Hakan Balta,
Lucas Neill ve
Servet; sözüm ona ülkelerinin milli
takımlarında oynayan oyuncular. Ama son saniyelerde yenen gole baktığımızda üçünün de bırakın
Galatasaray'da oynamayı,
futbolla alakalarının kesilmesi lazım. Kötü oynuyorsunuz, son dakikada
rakip defans oyuncusunun ayağı kayıp düşünce golü buluyorsunuz ve böylesine hayati bir maçta 3 dakika daha dayanamıyorsunuz. Üstelik rakip 10 kişiyken. İddia ediyorum 1930'ların Galatasaraylı oyuncularını mezardan çıkarıp iskeletlerini son üç dakika sahaya koysak, Galatasaray için turu alıp İstanbul'a gelirlerdi. Ama Galatasaray Ukrayna'da tarih yazdı! Hem de ne tarih.

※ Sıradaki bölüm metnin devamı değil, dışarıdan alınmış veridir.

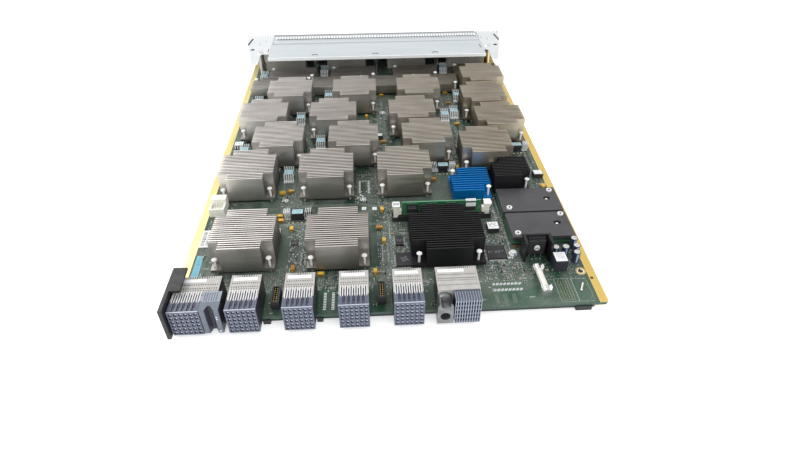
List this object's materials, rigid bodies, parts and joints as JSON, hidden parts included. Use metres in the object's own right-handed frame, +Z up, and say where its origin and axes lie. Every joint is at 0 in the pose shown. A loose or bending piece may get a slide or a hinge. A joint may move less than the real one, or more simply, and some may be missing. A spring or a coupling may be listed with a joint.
{
  "type": "switch line card",
  "caption": "Full-width chassis line card: a large circuit board under rows of finned heat sinks, backplane connectors at one end and a port faceplate with ejector levers at the other.",
  "frame": {"origin": "centre of the footprint, level with the lowest face of the card", "axes": "+X across the card to the right seen from the connector end, +Y along the card from the backplane connectors to the port faceplate, +Z up from the board through the heat sinks"},
  "size_m": [0.386, 0.5642, 0.0459],
  "materials": {
    "sink_aluminium": "extruded, warm silver, faintly brushed",
    "black_anodised": "black anodised",
    "blue_anodised": "blue anodised",
    "chip_black": "moulded epoxy",
    "relay_black": "moulded case with a plain white label",
    "board_green": "solder mask over glass-epoxy laminate",
    "memory_green": "solder mask",
    "white_nylon": "moulded nylon",
    "latch_cream": "moulded nylon",
    "connector_grey": "glass-filled polymer",
    "die_cast_grey": "die cast",
    "wafer_cream": "glass-filled polymer",
    "socket_black": "moulded",
    "black_steel": "black powder coat",
    "baseplate_grey": "dark grey anodised plate",
    "bright_steel": "nickel plated",
    "finger_steel": "tin-plated spring strip",
    "fuse_ceramic": "glazed ceramic tube",
    "can_aluminium": "aluminium can in a dark sleeve",
    "tantalum_yellow": "moulded epoxy",
    "zinc_steel": "zinc plated sheet",
    "cage_steel": "nickel-silver cage",
    "dark_post": "turned steel",
    "brass_post": "yellow chromate",
    "lever_grey": "die cast, light grey"
  },
  "bodies": {
    "card": {"asic_heatsinks_row_1": "sink_aluminium", "asic_heatsinks_row_2": "sink_aluminium", "asic_heatsinks_row_3": "sink_aluminium", "asic_heatsinks_row_4": "sink_aluminium", "asic_heatsinks_row_5": "sink_aluminium", "asic_packages": "chip_black", "backplane_connectors": "connector_grey", "black_heatsink_large": "black_anodised", "black_heatsink_small": "black_anodised", "blue_heatsink": "blue_anodised", "board_screws": "bright_steel", "box_headers": "socket_black", "bracket_screws": "bright_steel", "ceramic_fuse": "fuse_ceramic", "circuit_board": "board_green", "connector_wafers": "wafer_cream", "contact_finger_strip": "finger_steel", "controller_packages": "chip_black", "converter_baseplates": "baseplate_grey", "converter_boards": "board_green", "cover_plate": "zinc_steel", "cover_standoffs": "bright_steel", "electrolytic_capacitors": "can_aluminium", "end_bracket_left": "zinc_steel", "end_bracket_right": "zinc_steel", "end_guide_wall": "black_steel", "end_post_left": "dark_post", "end_post_right": "brass_post", "faceplate": "zinc_steel", "flat_chips": "chip_black", "front_stiffener": "black_steel", "fuse_clips": "bright_steel", "guide_socket": "die_cast_grey", "keying_block": "connector_grey", "lever_pins": "bright_steel", "memory_module": "memory_green", "memory_socket": "socket_black", "mixed_header": "connector_grey", "port_cage_1": "cage_steel", "port_cage_2": "cage_steel", "port_cage_3": "cage_steel", "port_cage_4": "cage_steel", "port_heatsinks": "sink_aluminium", "port_packages": "chip_black", "power_transistor": "chip_black", "push_pins": "white_nylon", "relay": "relay_black", "side_connector": "latch_cream", "tantalum_capacitors": "tantalum_yellow", "transistor_heatsink": "black_anodised", "voltage_regulators": "chip_black"},
    "lever_left": {"ejector_lever_left": "lever_grey"},
    "lever_right": {"ejector_lever_right": "lever_grey"},
    "washer_left": {"captive_washer_left": "bright_steel"},
    "washer_right": {"captive_washer_right": "bright_steel"},
    "screw_left": {"captive_screw_left": "bright_steel"},
    "screw_right": {"captive_screw_right": "bright_steel"},
    "latch_left": {"memory_latch_left": "latch_cream"},
    "latch_right": {"memory_latch_right": "latch_cream"}
  },
  "joints": [
    {"name": "ejector_left", "type": "hinge", "parent": "card", "child": "lever_left", "pos_m": [-0.186, 0.27755, 0.0222], "axis": [0, 0, 1], "range_deg": [0, 60]},
    {"name": "ejector_right", "type": "hinge", "parent": "card", "child": "lever_right", "pos_m": [0.186, 0.27755, 0.0222], "axis": [0, 0, -1], "range_deg": [0, 60]},
    {"name": "screw_travel_left", "type": "slide", "parent": "card", "child": "washer_left", "axis": [0, 1, 0], "range_m": [0, 0.004]},
    {"name": "screw_turn_left", "type": "hinge", "parent": "washer_left", "child": "screw_left", "pos_m": [-0.1755, 0.27505, 0.0222], "axis": [0, 1, 0], "continuous": true},
    {"name": "screw_travel_right", "type": "slide", "parent": "card", "child": "washer_right", "axis": [0, 1, 0], "range_m": [0, 0.004]},
    {"name": "screw_turn_right", "type": "hinge", "parent": "washer_right", "child": "screw_right", "pos_m": [0.1755, 0.27505, 0.0222], "axis": [0, 1, 0], "continuous": true},
    {"name": "memory_latch_left", "type": "hinge", "parent": "card", "child": "latch_left", "pos_m": [0.0112, -0.14385, 0.011], "axis": [0, -1, 0], "range_deg": [0, 28]},
    {"name": "memory_latch_right", "type": "hinge", "parent": "card", "child": "latch_right", "pos_m": [0.1008, -0.14385, 0.011], "axis": [0, 1, 0], "range_deg": [0, 28]}
  ]
}
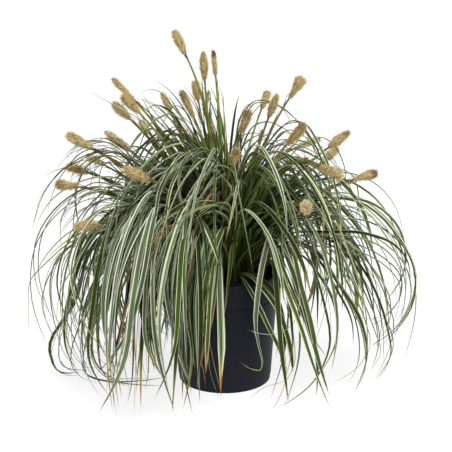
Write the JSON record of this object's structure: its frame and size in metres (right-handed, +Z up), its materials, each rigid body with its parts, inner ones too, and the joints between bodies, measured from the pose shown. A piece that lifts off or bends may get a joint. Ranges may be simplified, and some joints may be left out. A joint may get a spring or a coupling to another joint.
{
  "type": "potted sedge",
  "caption": "Clump of arching striped sedge leaves with upright tan flower spikes, rooted in soil in a deep round nursery pot.",
  "frame": {"origin": "middle of the pot's underside, on the surface the pot stands on", "axes": "+Z up, -Y towards the front of the plant, X along its longest spread"},
  "size_m": [0.5301, 0.4511, 0.48],
  "materials": {
    "pot_plastic": "dark charcoal moulded plastic, faintly scuffed",
    "potting_soil": "dark fibrous potting soil, dull",
    "sedge_leaves": "waxy green blades with cream-white margins, softly shining",
    "flower_stalks": "dry tan and cream bristly spikes on yellow-green stems"
  },
  "bodies": {
    "root": {"pot": "pot_plastic", "soil": "potting_soil", "leaf_tuft_01": "sedge_leaves", "leaf_tuft_02": "sedge_leaves", "leaf_tuft_03": "sedge_leaves", "leaf_tuft_04": "sedge_leaves", "leaf_tuft_05": "sedge_leaves", "leaf_tuft_06": "sedge_leaves", "leaf_tuft_07": "sedge_leaves", "leaf_tuft_08": "sedge_leaves", "leaf_tuft_09": "sedge_leaves", "leaf_tuft_10": "sedge_leaves", "leaf_tuft_11": "sedge_leaves", "leaf_tuft_12": "sedge_leaves", "leaf_tuft_13": "sedge_leaves", "leaf_tuft_14": "sedge_leaves", "leaf_tuft_15": "sedge_leaves", "leaf_tuft_16": "sedge_leaves", "leaf_tuft_17": "sedge_leaves", "leaf_tuft_18": "sedge_leaves", "leaf_tuft_19": "sedge_leaves", "leaf_tuft_20": "sedge_leaves", "leaf_tuft_21": "sedge_leaves", "leaf_tuft_22": "sedge_leaves", "leaf_tuft_23": "sedge_leaves", "leaf_tuft_24": "sedge_leaves", "leaf_tuft_25": "sedge_leaves", "leaf_tuft_26": "sedge_leaves", "leaf_tuft_27": "sedge_leaves", "leaf_tuft_28": "sedge_leaves", "flower_stalk_01": "flower_stalks", "flower_stalk_02": "flower_stalks", "flower_stalk_03": "flower_stalks", "flower_stalk_04": "flower_stalks", "flower_stalk_05": "flower_stalks", "flower_stalk_06": "flower_stalks", "flower_stalk_07": "flower_stalks", "flower_stalk_08": "flower_stalks", "flower_stalk_09": "flower_stalks", "flower_stalk_10": "flower_stalks", "flower_stalk_11": "flower_stalks", "flower_stalk_12": "flower_stalks", "flower_stalk_13": "flower_stalks", "flower_stalk_14": "flower_stalks", "flower_stalk_15": "flower_stalks", "flower_stalk_16": "flower_stalks", "flower_stalk_17": "flower_stalks", "flower_stalk_18": "flower_stalks", "flower_stalk_19": "flower_stalks", "flower_stalk_20": "flower_stalks", "flower_stalk_21": "flower_stalks", "flower_stalk_22": "flower_stalks", "flower_stalk_23": "flower_stalks", "flower_stalk_24": "flower_stalks", "flower_stalk_25": "flower_stalks", "flower_stalk_26": "flower_stalks", "flower_stalk_27": "flower_stalks", "flower_stalk_28": "flower_stalks", "flower_stalk_29": "flower_stalks", "flower_stalk_30": "flower_stalks"}
  },
  "joints": []
}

Maça baktığımızda Galatasaray zaten turu hak edebilecek bir futbol oynamadı. Rakip Karpaty Lviv ancak
Bank Asya 1. Lig'inde oynayabilecek bir takım. Dan dun vuruyorlar,
teknik kapasiteleri çok az. Galatasaray bu takıma karşı gol dışında neredeyse bir tane bile pozisyon bulamadı. Golde de rakip stoper kayıp yere düşmese Aydın o golü öylesine rahat atamazdı. Takımda Ayhan dışında vasatı bulan tek bir
futbolcu yok.
ARDA TURAN BİTMİŞ
Arda adeta kafa olarak da bitmiş. Barış'a bakıyoruz; önemli ataklara
imza attı, ama yaptığı ortalar tamamıyla komedi. Milan
Baros hem güçsüz hem de forvette yalnız başına kalıyor. Orta sahadan takviye gelmeyince onun da yapabileceği fazla bir şey yok. Galibiyete ihtiyacınız olan maçta rakibi çıkarken yakalayamıyorsunuz. Oysa böylesine takımları atağa çıkarken hataya zorlayabilirseniz çok önemli pozisyonlar yakalayabilirsiniz. Galatasaray'da maalesef kondisyon da eksik.
CAMİA FOKURDUYOR
Artık Galatasaray'da hiç bir şey eskisi gibi olmayacak.
Avrupa bitti, ligde büyük sıkıntı var.
Camia fokur fokur kaynıyor ama Adnan
Polat ve ekibi Galatasaray tarihinin gelmiş geçmiş en kötü teknik direktörü Rijkaard'a sahip çıkmaya devam ediyor. Bakalım artık sahip çıkabilecekler mi? Bakalım artık arkasında durabilecekler mi? Galatasaray gerçekten tarih yazdı.